**** Supplied entries ****

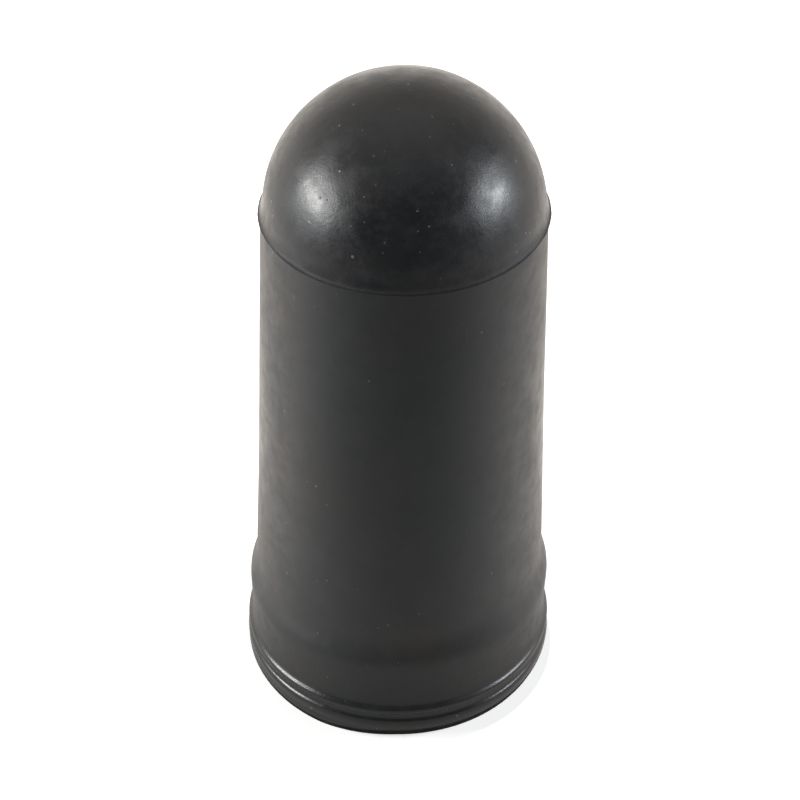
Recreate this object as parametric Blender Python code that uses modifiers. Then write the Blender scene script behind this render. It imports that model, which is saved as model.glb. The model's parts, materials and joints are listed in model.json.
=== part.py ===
"""Hitch pin lock in a domed rubber weather boot.

The lock stands on its mouth with the keyway at the top. The Z axis is the axis of the hitch pin
that the lock takes from below, and the origin is the centre of the foot of the boot.

The boot slips down over a turned steel body. The body's lower bore holds a ball cage, the socket for
the grooved end of a 5/8 inch hitch pin, with two locking balls in its wall and a cam cup round it.
The upper bore holds a seven-pin tubular lock cylinder, whose spindle turns the cam cup by its tail.
The cam pockets are spirals, so the balls move out evenly as the spindle turns.
"""

import math

import bmesh
import bpy
from mathutils import Matrix, Vector

MM = 0.001
GAP = 0.3  # clearance between neighbouring pieces, in millimetres

# ---------------------------------------------------------------------------
# Driving dimensions, in millimetres. Heights are above the foot of the boot.
# ---------------------------------------------------------------------------

# Weather boot
FIN_HEIGHT = 78.0  # parting line between the dome and the sleeve
FIN_RADIUS = 19.0
FIN_THICKNESS = 0.5
DOME_RADIUS = 18.5
DOME_RISE = 18.25
DOME_POWER = 1.1  # a little more pointed than a half ellipse
SLEEVE_TOP_RADIUS = 18.7
SLEEVE_MIDDLE_RADIUS = 19.25
SLEEVE_FOOT_RADIUS = 20.05
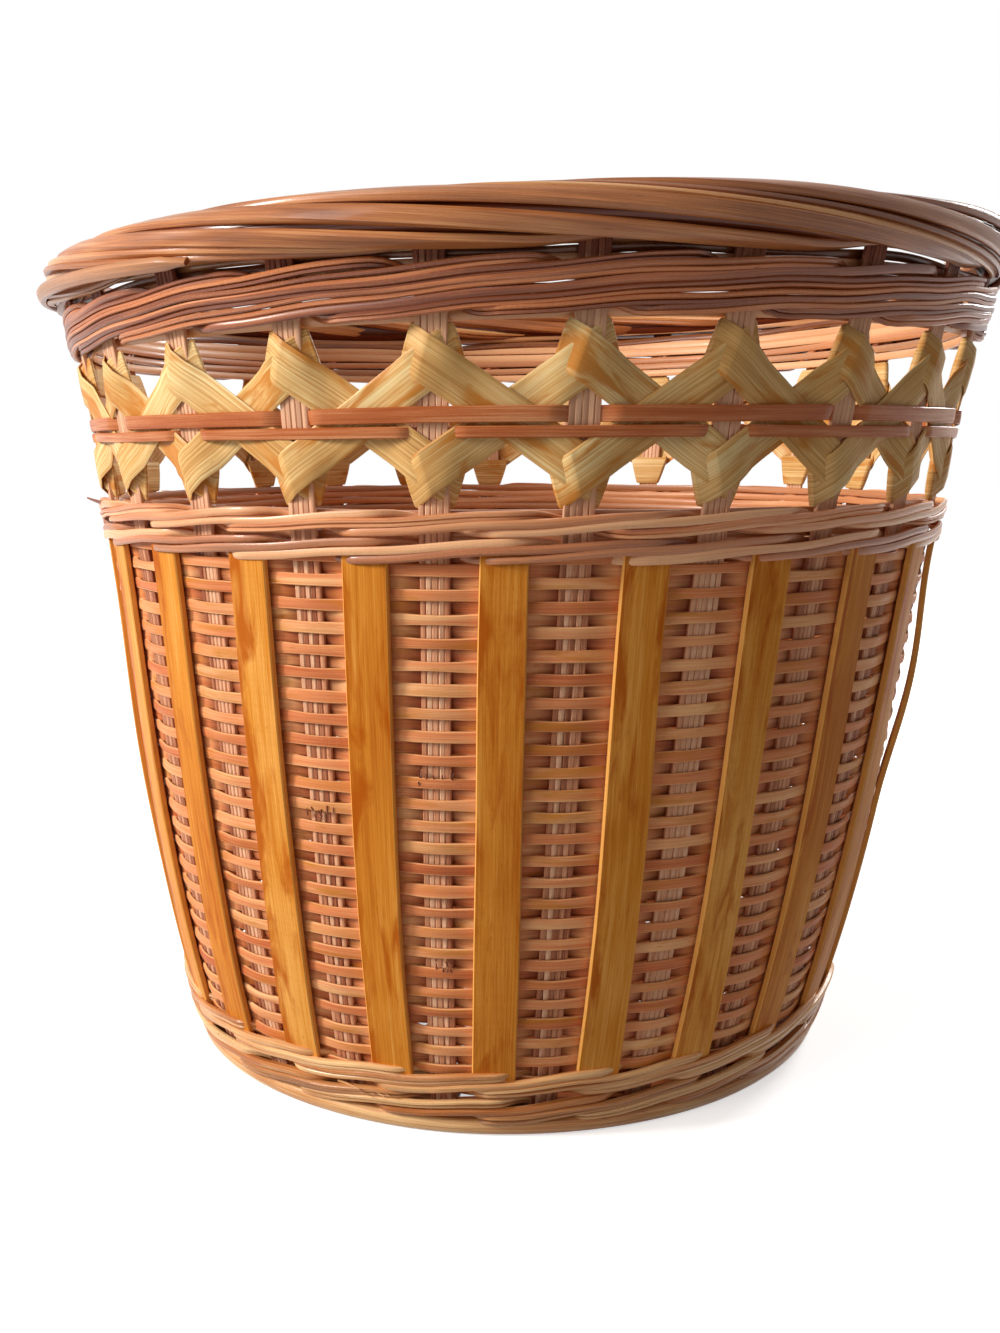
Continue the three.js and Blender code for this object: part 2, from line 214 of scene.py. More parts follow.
class Bundle:
    """Strands gathered into one mesh.

    The corner attribute grain holds the way along a strand, the way round it and a number of the
    strand's own. The attribute shade is above zero where shade is painted in, as in recesses, and
    below zero where light is painted in as a paler colour; on some strands it only sets a tone of
    their own.
    """

    def __init__(self):
        self.points = []
        self.corners = []
        self.sizes = []
        self.grain = []
        self.shade = []
        self.total = 0

    def strand(self, path, outward, section, closed=False, width=1.0, depth=1.0, roll=0.0,
               swing=None, dark=0.0):
        """A strip along a path. The section's y points outward, and its x lies across the path.

        swing is 1 where the strip is in front of what it crosses and -1 where it is behind: the
        face that lies against the other piece gets painted shade. dark darkens the whole strip, and
        below
        zero it makes it paler: painted shade and painted light on most strips, a tone of their own
        on some.
        """
        count = len(path)
        if closed:
            tangent = unit(np.roll(path, -1, 0) - np.roll(path, 1, 0))
        else:
            tangent = unit(np.gradient(path, axis=0))
        normal = unit(outward - (outward * tangent).sum(-1, keepdims=True) * tangent)
        side = np.cross(normal, tangent)
        turn = np.broadcast_to(roll, count)[:, None]
        rolled_side = side * np.cos(turn) + normal * np.sin(turn)
        rolled_normal = normal * np.cos(turn) - side * np.sin(turn)
        x = np.broadcast_to(width, count)[:, None] * section[:, 0]
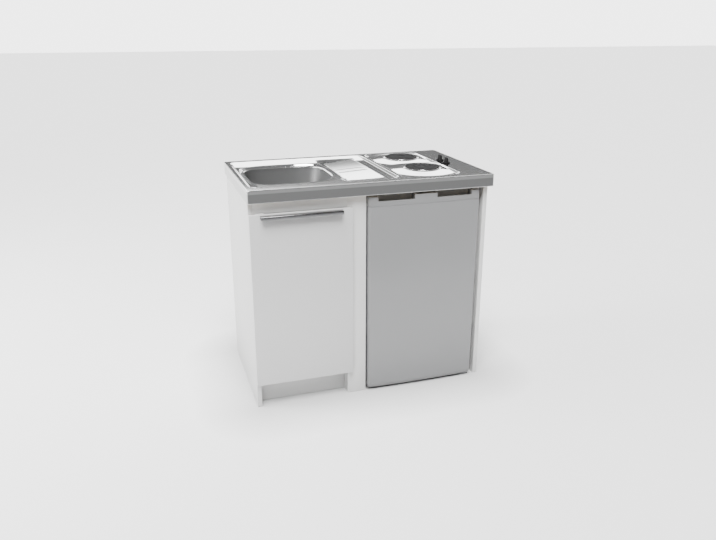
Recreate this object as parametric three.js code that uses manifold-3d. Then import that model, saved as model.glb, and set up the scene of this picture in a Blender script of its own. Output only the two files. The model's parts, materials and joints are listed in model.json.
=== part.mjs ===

****

* **What to produce**
Search the listing above for the string "joints". Copy every line that contains it.

* **Task solution**
Recreate this object as parametric Blender Python code that uses modifiers. Then write the Blender scene script behind this render. It imports that model, which is saved as model.glb. The model's parts, materials and joints are listed in model.json.
Recreate this object as parametric three.js code that uses manifold-3d. Then import that model, saved as model.glb, and set up the scene of this picture in a Blender script of its own. Output only the two files. The model's parts, materials and joints are listed in model.json.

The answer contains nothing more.